Written problem = Can you reproduce the data beneath, keeping every line exact?

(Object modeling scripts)
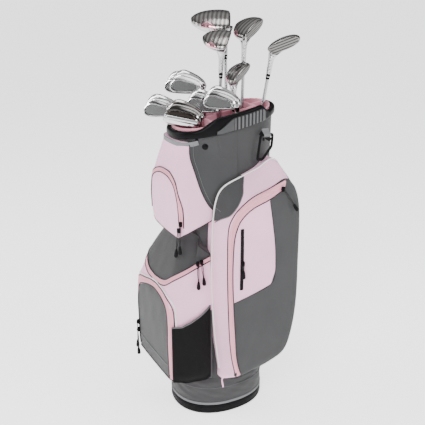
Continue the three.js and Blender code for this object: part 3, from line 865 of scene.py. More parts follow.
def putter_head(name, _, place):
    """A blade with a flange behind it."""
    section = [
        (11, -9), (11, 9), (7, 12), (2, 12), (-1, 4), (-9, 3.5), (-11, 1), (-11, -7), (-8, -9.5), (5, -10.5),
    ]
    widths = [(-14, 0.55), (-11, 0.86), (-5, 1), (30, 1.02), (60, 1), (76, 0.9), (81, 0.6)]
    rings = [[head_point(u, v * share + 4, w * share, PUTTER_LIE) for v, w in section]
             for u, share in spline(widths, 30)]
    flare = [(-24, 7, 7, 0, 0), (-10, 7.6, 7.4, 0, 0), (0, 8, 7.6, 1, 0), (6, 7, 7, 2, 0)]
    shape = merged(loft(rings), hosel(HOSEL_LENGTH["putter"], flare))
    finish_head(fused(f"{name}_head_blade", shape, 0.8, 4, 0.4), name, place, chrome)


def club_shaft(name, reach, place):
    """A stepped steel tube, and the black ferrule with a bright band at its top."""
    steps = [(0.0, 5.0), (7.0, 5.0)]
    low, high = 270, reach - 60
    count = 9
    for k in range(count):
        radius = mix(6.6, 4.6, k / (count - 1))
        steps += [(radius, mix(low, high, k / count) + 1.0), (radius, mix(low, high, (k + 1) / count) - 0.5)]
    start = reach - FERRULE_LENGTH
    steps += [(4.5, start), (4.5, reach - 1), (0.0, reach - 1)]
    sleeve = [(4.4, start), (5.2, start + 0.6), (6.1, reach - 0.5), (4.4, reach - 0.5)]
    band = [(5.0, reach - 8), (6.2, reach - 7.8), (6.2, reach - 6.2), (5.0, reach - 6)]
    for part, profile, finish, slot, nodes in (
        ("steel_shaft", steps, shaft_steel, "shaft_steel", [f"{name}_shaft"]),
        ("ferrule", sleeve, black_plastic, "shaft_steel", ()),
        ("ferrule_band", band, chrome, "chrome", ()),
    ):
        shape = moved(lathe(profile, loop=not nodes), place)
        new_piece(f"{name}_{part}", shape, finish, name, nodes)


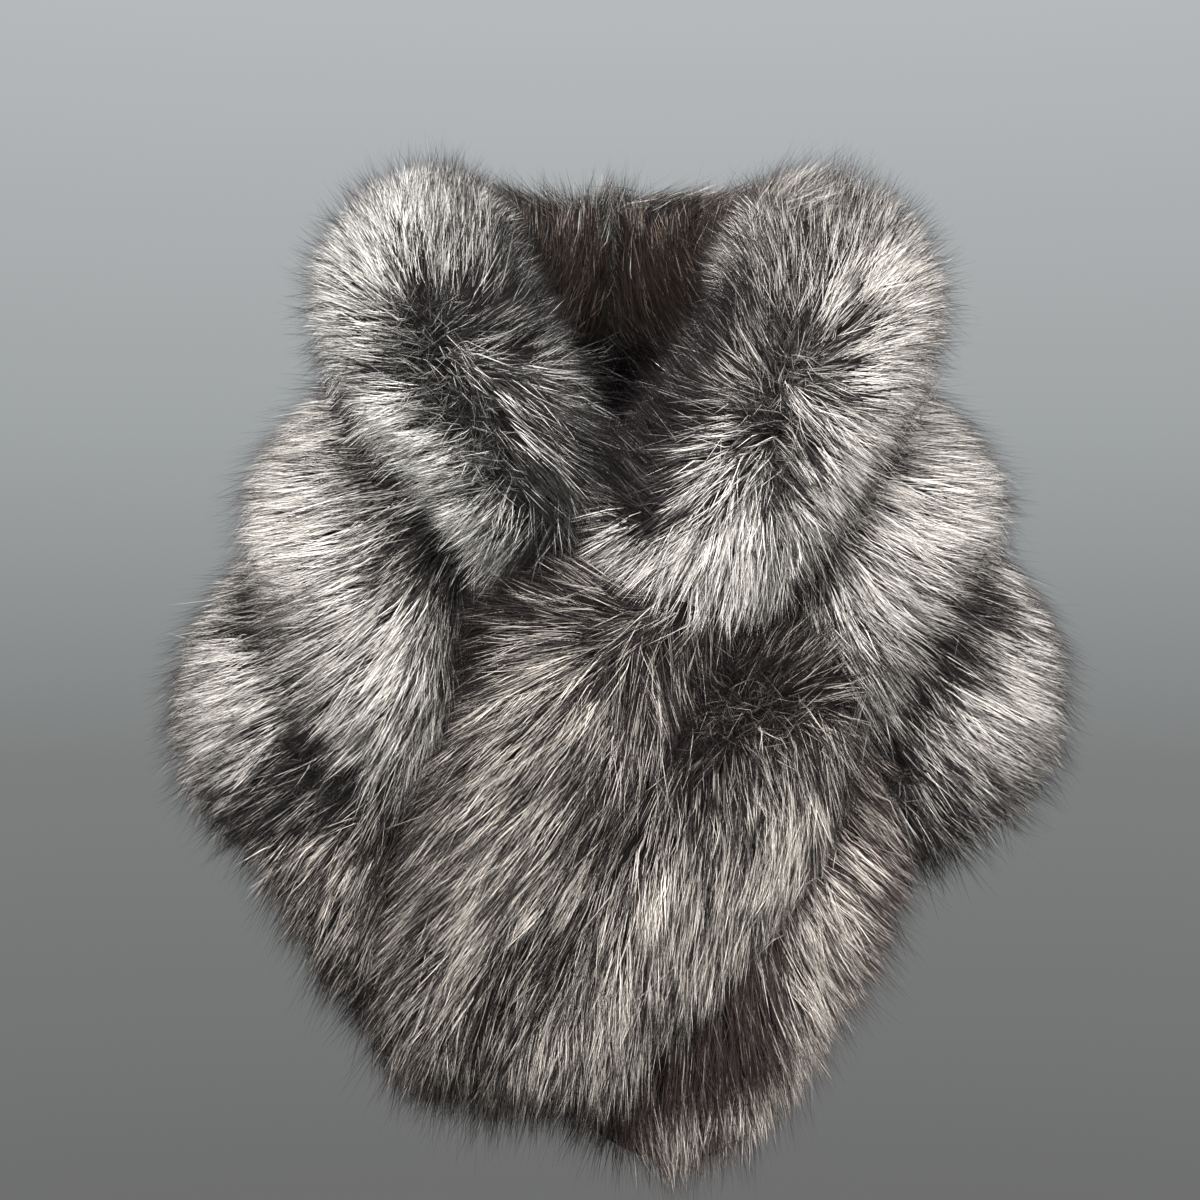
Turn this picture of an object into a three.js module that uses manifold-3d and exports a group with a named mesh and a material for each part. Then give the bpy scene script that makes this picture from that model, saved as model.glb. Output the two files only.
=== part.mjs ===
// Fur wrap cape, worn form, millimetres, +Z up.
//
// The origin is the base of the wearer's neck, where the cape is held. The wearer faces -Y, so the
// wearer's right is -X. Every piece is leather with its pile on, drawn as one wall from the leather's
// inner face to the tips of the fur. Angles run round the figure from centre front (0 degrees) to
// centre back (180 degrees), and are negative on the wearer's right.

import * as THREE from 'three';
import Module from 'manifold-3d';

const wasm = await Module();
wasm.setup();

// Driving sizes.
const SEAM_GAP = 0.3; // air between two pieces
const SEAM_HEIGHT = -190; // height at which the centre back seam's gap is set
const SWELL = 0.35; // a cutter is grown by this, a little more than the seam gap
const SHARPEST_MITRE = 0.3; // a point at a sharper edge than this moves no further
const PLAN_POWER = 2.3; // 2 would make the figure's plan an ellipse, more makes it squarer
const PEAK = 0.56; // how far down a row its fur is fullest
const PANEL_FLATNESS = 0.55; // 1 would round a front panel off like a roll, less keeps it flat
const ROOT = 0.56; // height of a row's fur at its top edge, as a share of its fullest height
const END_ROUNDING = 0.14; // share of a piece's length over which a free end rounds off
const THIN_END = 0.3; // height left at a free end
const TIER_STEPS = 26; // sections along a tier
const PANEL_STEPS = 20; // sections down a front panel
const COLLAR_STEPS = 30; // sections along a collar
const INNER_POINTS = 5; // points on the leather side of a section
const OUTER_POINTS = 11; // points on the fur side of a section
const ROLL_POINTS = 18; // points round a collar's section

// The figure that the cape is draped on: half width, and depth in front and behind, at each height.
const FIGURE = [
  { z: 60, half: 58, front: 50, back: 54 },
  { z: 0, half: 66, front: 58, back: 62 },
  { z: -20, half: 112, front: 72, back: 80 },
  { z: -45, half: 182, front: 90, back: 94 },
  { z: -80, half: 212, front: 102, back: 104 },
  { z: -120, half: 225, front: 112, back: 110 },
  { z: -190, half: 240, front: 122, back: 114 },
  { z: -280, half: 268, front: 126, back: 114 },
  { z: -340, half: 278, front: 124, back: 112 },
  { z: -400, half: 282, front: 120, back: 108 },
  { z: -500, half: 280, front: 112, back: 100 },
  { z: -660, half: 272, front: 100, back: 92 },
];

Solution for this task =
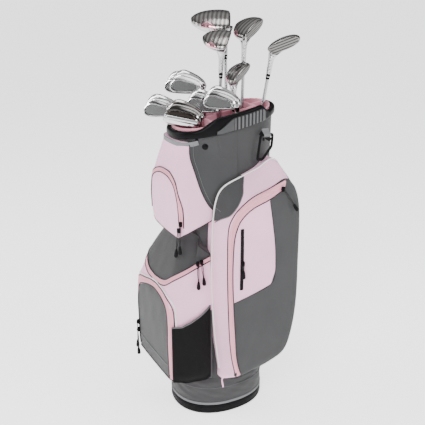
Continue the three.js and Blender code for this object: part 3, from line 865 of scene.py. More parts follow.
def putter_head(name, _, place):
    """A blade with a flange behind it."""
    section = [
        (11, -9), (11, 9), (7, 12), (2, 12), (-1, 4), (-9, 3.5), (-11, 1), (-11, -7), (-8, -9.5), (5, -10.5),
    ]
    widths = [(-14, 0.55), (-11, 0.86), (-5, 1), (30, 1.02), (60, 1), (76, 0.9), (81, 0.6)]
    rings = [[head_point(u, v * share + 4, w * share, PUTTER_LIE) for v, w in section]
             for u, share in spline(widths, 30)]
    flare = [(-24, 7, 7, 0, 0), (-10, 7.6, 7.4, 0, 0), (0, 8, 7.6, 1, 0), (6, 7, 7, 2, 0)]
    shape = merged(loft(rings), hosel(HOSEL_LENGTH["putter"], flare))
    finish_head(fused(f"{name}_head_blade", shape, 0.8, 4, 0.4), name, place, chrome)


def club_shaft(name, reach, place):
    """A stepped steel tube, and the black ferrule with a bright band at its top."""
    steps = [(0.0, 5.0), (7.0, 5.0)]
    low, high = 270, reach - 60
    count = 9
    for k in range(count):
        radius = mix(6.6, 4.6, k / (count - 1))
        steps += [(radius, mix(low, high, k / count) + 1.0), (radius, mix(low, high, (k + 1) / count) - 0.5)]
    start = reach - FERRULE_LENGTH
    steps += [(4.5, start), (4.5, reach - 1), (0.0, reach - 1)]
    sleeve = [(4.4, start), (5.2, start + 0.6), (6.1, reach - 0.5), (4.4, reach - 0.5)]
    band = [(5.0, reach - 8), (6.2, reach - 7.8), (6.2, reach - 6.2), (5.0, reach - 6)]
    for part, profile, finish, slot, nodes in (
        ("steel_shaft", steps, shaft_steel, "shaft_steel", [f"{name}_shaft"]),
        ("ferrule", sleeve, black_plastic, "shaft_steel", ()),
        ("ferrule_band", band, chrome, "chrome", ()),
    ):
        shape = moved(lathe(profile, loop=not nodes), place)
        new_piece(f"{name}_{part}", shape, finish, name, nodes)


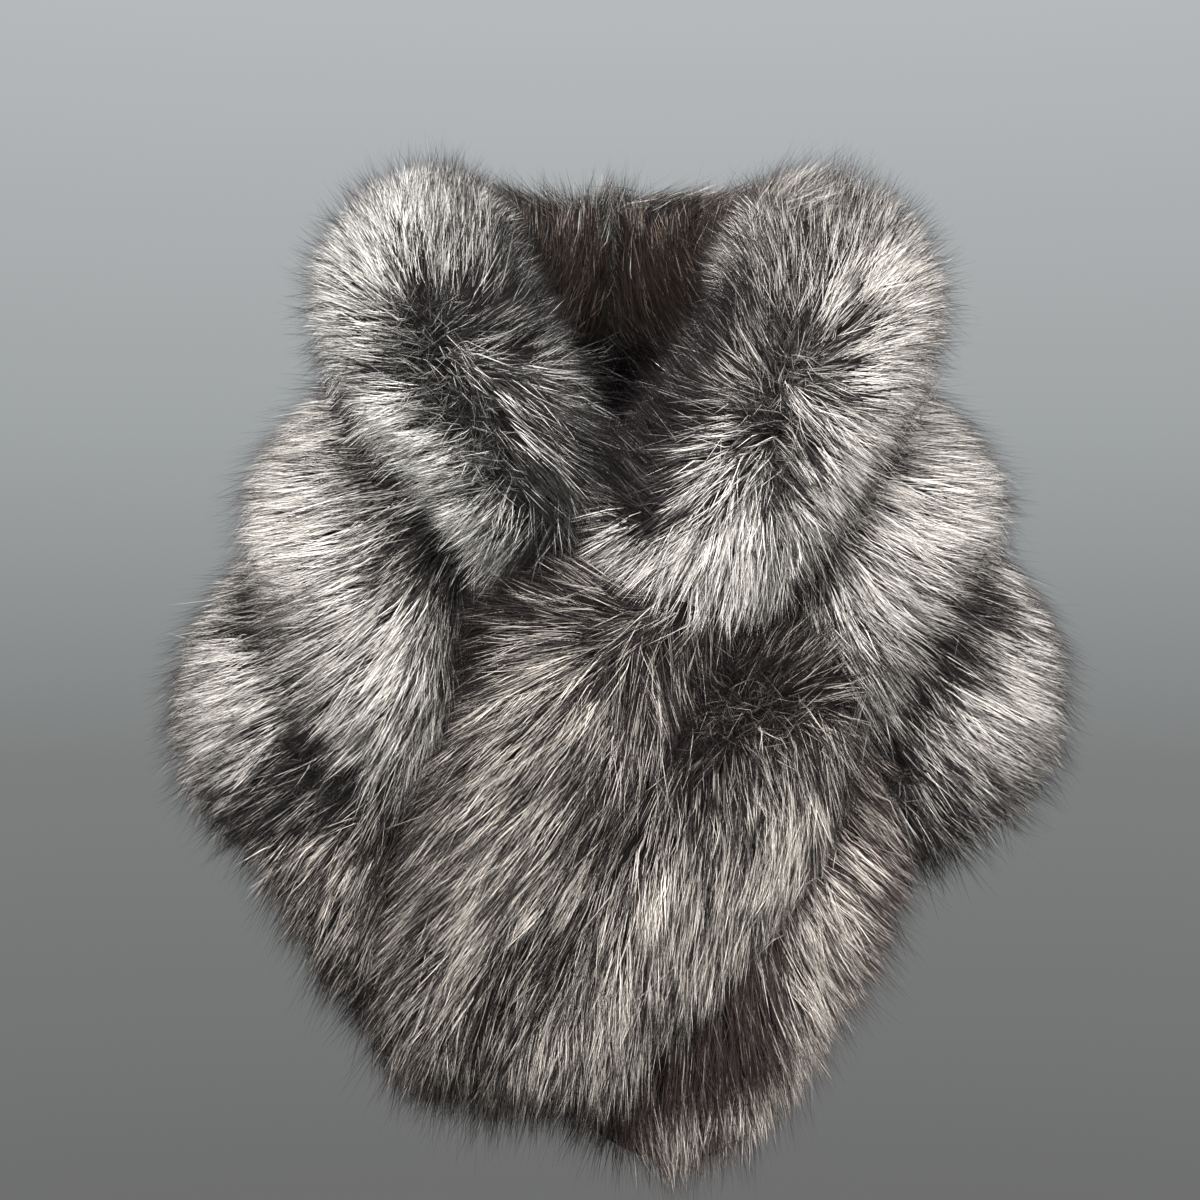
Turn this picture of an object into a three.js module that uses manifold-3d and exports a group with a named mesh and a material for each part. Then give the bpy scene script that makes this picture from that model, saved as model.glb. Output the two files only.
=== part.mjs ===
// Fur wrap cape, worn form, millimetres, +Z up.
//
// The origin is the base of the wearer's neck, where the cape is held. The wearer faces -Y, so the
// wearer's right is -X. Every piece is leather with its pile on, drawn as one wall from the leather's
// inner face to the tips of the fur. Angles run round the figure from centre front (0 degrees) to
// centre back (180 degrees), and are negative on the wearer's right.

import * as THREE from 'three';
import Module from 'manifold-3d';

const wasm = await Module();
wasm.setup();

// Driving sizes.
const SEAM_GAP = 0.3; // air between two pieces
const SEAM_HEIGHT = -190; // height at which the centre back seam's gap is set
const SWELL = 0.35; // a cutter is grown by this, a little more than the seam gap
const SHARPEST_MITRE = 0.3; // a point at a sharper edge than this moves no further
const PLAN_POWER = 2.3; // 2 would make the figure's plan an ellipse, more makes it squarer
const PEAK = 0.56; // how far down a row its fur is fullest
const PANEL_FLATNESS = 0.55; // 1 would round a front panel off like a roll, less keeps it flat
const ROOT = 0.56; // height of a row's fur at its top edge, as a share of its fullest height
const END_ROUNDING = 0.14; // share of a piece's length over which a free end rounds off
const THIN_END = 0.3; // height left at a free end
const TIER_STEPS = 26; // sections along a tier
const PANEL_STEPS = 20; // sections down a front panel
const COLLAR_STEPS = 30; // sections along a collar
const INNER_POINTS = 5; // points on the leather side of a section
const OUTER_POINTS = 11; // points on the fur side of a section
const ROLL_POINTS = 18; // points round a collar's section

// The figure that the cape is draped on: half width, and depth in front and behind, at each height.
const FIGURE = [
  { z: 60, half: 58, front: 50, back: 54 },
  { z: 0, half: 66, front: 58, back: 62 },
  { z: -20, half: 112, front: 72, back: 80 },
  { z: -45, half: 182, front: 90, back: 94 },
  { z: -80, half: 212, front: 102, back: 104 },
  { z: -120, half: 225, front: 112, back: 110 },
  { z: -190, half: 240, front: 122, back: 114 },
  { z: -280, half: 268, front: 126, back: 114 },
  { z: -340, half: 278, front: 124, back: 112 },
  { z: -400, half: 282, front: 120, back: 108 },
  { z: -500, half: 280, front: 112, back: 100 },
  { z: -660, half: 272, front: 100, back: 92 },
];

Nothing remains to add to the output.